Chainguard: Implemented Axion C4A bare metal instances for a secure development pipeline.

Unified Execution for I/O and Latency-Sensitive Workloads

Both AI and core workloads rely on the ability to store, read, and move data efficiently. Traditionally, these processes have been slowed by network and storage limitations tied to vCPU counts, leading to insufficient data supply for AI models.

Accelerated Hyperdisk performance now enables rapid data access and high-performance networking, eliminating these constraints. By allowing data pipelines to scale independently from computing, AI training and I/O-sensitive workloads can maintain stability even during peak demand periods.

C4N Preview: Designed for large network applications, C4N can handle up to 95 million packets per second, providing 400Gbps inter-VM bandwidth.
M4N Preview: Addresses memory-intensive database needs by offering high RAM per vCPU, significantly reducing TCO.
Z4D Announcement: Optimizes I/O-intensive workloads with high-performance local SSDs and eliminates network storage bottlenecks.

Addressing Challenging Storage Requirements

Basic workloads like web servers and databases hold the crucial data needed to drive the agentic world. Storing this information on rigid hardware can create bottlenecks that halt modernization efforts.

Organizations need high-performance database hosts backed by high IOPS and throughput to prevent data delivery blockages. Migrating these applications to modern cloud infrastructure can significantly enhance TCO and operational throughput, removing architectural barriers to modernization and opening data for AI.

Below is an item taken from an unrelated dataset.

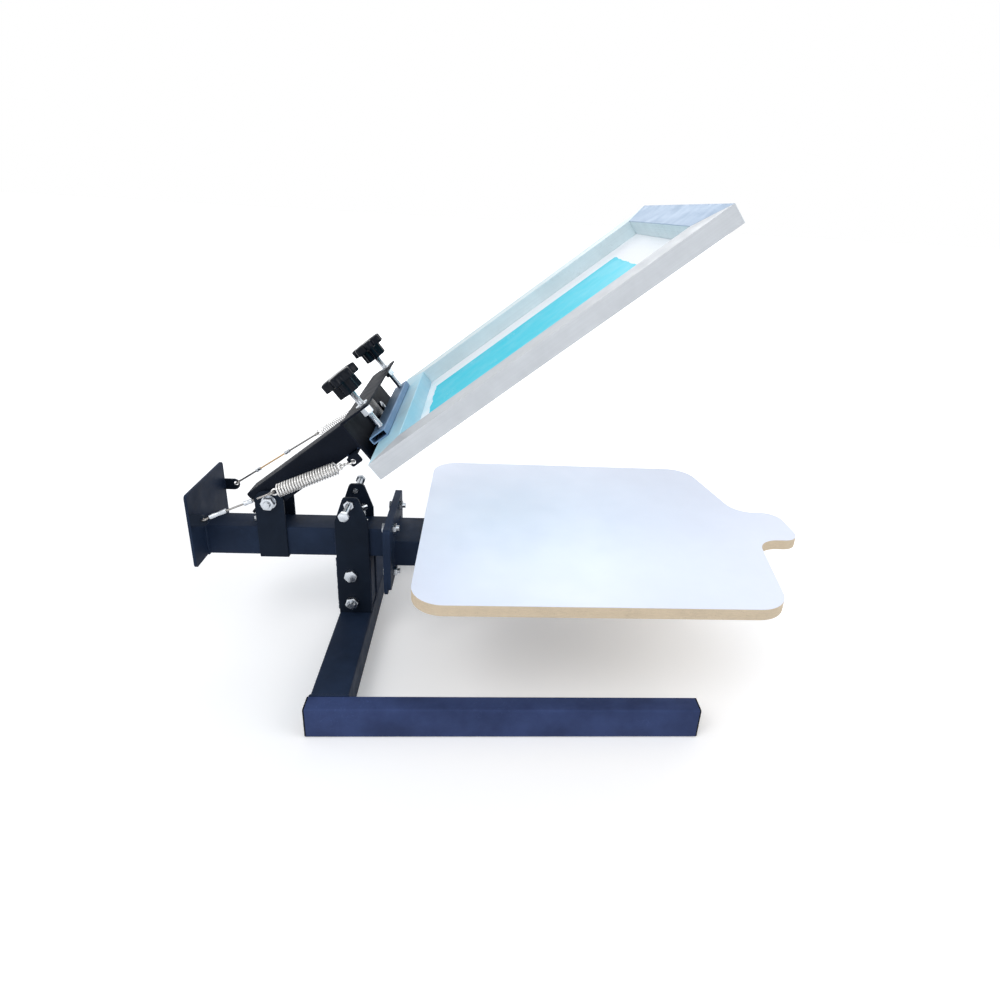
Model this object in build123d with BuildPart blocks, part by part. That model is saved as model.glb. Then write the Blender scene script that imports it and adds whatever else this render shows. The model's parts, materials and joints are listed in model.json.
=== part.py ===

Hyperdisk Balanced Performance Improvement: Now supports up to 2.4 GiB/s throughput and 160K IOPS, enhancing performance for general workloads.
Hyperdisk ML Performance Improvement: Increases integrated throughput to 2 TiB/s, eliminating AI storage bottlenecks.
Z4M Announcement: Offers local SSDs and high network bandwidth to support distributed parallel file systems.

Conclusion

With Fluid Compute, Google Cloud enables organizations to avoid bottlenecks and allows core workloads and AI agents to thrive together in a collaborative cloud infrastructure.